The Terrestrial Kingdom
A Terrestrial or Zion society as we prepare for the future Celestial Kingdom
Time extending towards eternity
Progression
Light
The creation (God created the sun, moon and stars as recounted in the scriptures and temple)
John's vision in Revelation 12:1
Heavenly things
One eternal round
April as the month the church was organized
Degrees of glory

Please comment and let us know what you think about moonstones, symbolism not discussed, architectural use of these stones and how well they are used on each temple or how aesthetically pleasing each use it, or anything else you want to discuss.  If you know of any that I've missed, you can also mention that.
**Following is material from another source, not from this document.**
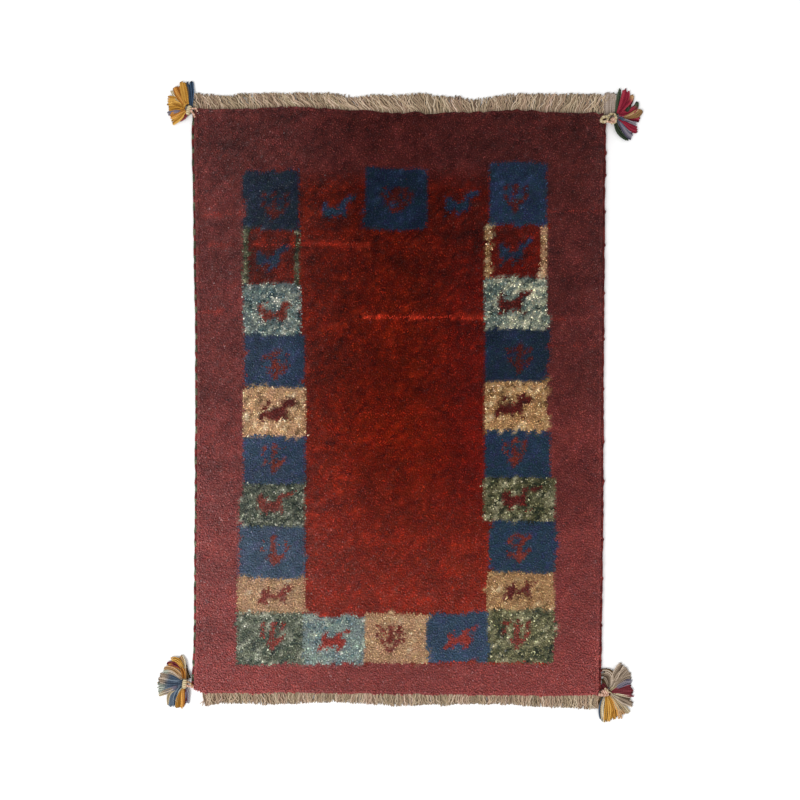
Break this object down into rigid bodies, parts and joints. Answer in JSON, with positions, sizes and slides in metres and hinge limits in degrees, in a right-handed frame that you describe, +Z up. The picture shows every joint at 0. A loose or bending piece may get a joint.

I love the rich symbolism that moonstones impart to temple architecture and hope I've helped you see how deep their meanings can run.

1 comment:

D. Matthew said...

Very nice post! I enjoy your blog. Now, if the "Earth-stones" represent the telestial world,(the world we now live and as depicted in the temple)and the MOON-STONES represent terrestrial kingdom, and the Sun-stones represent the celestial Kingdom...3 kingdoms?? What than do we make of the 182 Saturn-Stones that stand above all three? There is 132 more Saturn-stones than Sun-stones which represents the celestial kingdom? Plus, you have cloud-stones, all seeing eye, big-dipper, many stars including the Star of David, and many, many other symbols which all point to the planet Saturn. Or how bout the goddess Aphrodite which stands above the veil in the salt lake city temple? Saints are uncomfortable with these topics because we have ignored the teachings of the prophet of the restoration. There is an incredible, faith building, mind blowing explanation that fits perfectly with the restored gospel. I recommend looking into plasma cosmology, and the works of Anthony Larson.